Friday, 11 February 2022

Owl in the City and Geese in the Country

Just 12 hours after returning home from Billy Bishop Airport in Toronto, I was back on the highway from Brantford, returning to the big city, this time to Colonel Samuel Smith Park and a date with, I hoped, the resident Snowy Owl.  I had tried three previous times but couldn’t find it in its usual spot on the docks in the marina.  Because they are day hunters, it’s not always sitting on the docks waiting to have its photo taken.

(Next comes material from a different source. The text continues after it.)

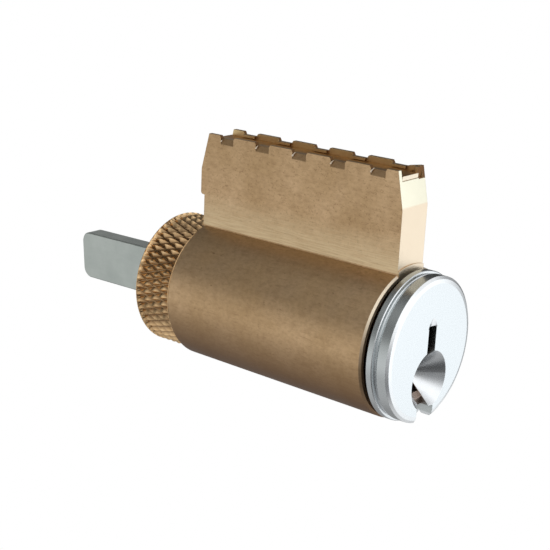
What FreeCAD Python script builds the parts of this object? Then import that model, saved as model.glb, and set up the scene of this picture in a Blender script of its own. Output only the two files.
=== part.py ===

This time, I lucked out.  I spotted it at the far end of the marina, and was able to get some very close looks at this large, beautiful owl.  This one had black markings, which identifies it as a female.  The males are all white, and I don’t seem to see them as often. 

Snowy Owl, #154:

Today, I headed down to Chatham-Kent to find a Greater White-fronted Goose.  I had tried a couple of times at Professor’s Lake in Brampton with a complete lack of success.  This time I hoped it was easier to pick out the goose from hundreds of Canada Geese.  There was no wild goose chase this time.  I pulled the car to the side of the road, where I could see hundreds of Canada Geese and Tundra Swans.  And right in front, less than 100 feet from the road was not one, but seven Greater White-fronted Geese.  Easy as pie.  If only all chases were that easy and fast.  Well, not all, that would take the fun out of it.  Sometimes it is the chase that is the fun part of finding a rare bird.

Greater White-fronted Goose, #155:

        One of these Tundra Swans was giving me the “stink eye.”